In early September, American University anthropology professor Adrienne Pine published a 4,000-word essay online alleging The Eagle student newspaper was out to get her. Her allegations quickly received national media attention. They stemmed from a story the paper had been pursuing about Pine breast-feeding her newborn daughter during a class lecture.

Eagle staff writer Heather Mongilio had taken on the assignment, while the paper’s editor-in-chief Zach Cohen and other editors supervised her progress. But Mongilio’s name never appeared in the published article’s byline. Instead, she joined Cohen and the Eagle as a news flavor of the week and trending Twitter topic, while caught in a swirl of nasty debate that briefly seemed to swallow the paper and students whole.

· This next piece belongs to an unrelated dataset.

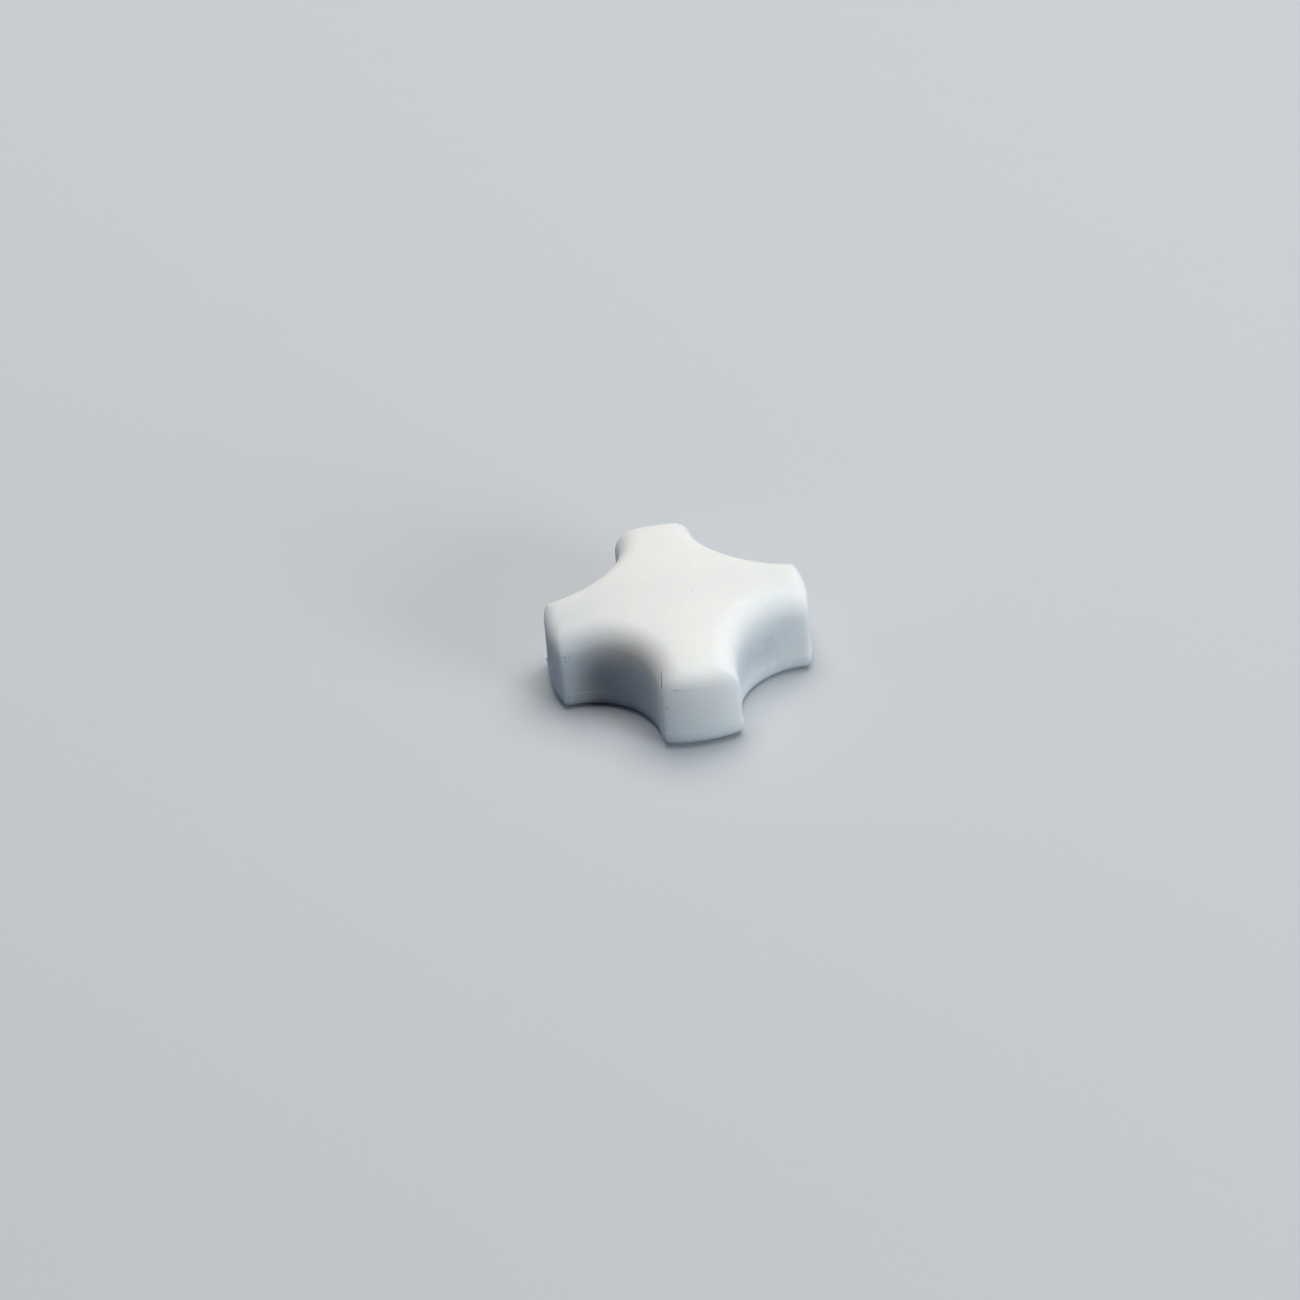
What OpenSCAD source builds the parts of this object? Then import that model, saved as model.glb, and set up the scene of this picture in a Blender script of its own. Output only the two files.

Late last month, Cohen and Mongilio gave their first interview about the story and the sudden super-storm that formed around them while they were working on it. Their reflections offer a fresh, behind-the-scenes glimpse at the multi-headed Minotaur that is the modern media scandal.

The scandals are born online, spread in real-time, pounced on by the press, spit on in status updates, and often built around loud voices, larger agendas, and first impressions, facts or full stories be damned. They are also increasingly ensnaring the campus press, almost always attached to an embedded anti-student sentiment along the lines of, “What have the kids done now?”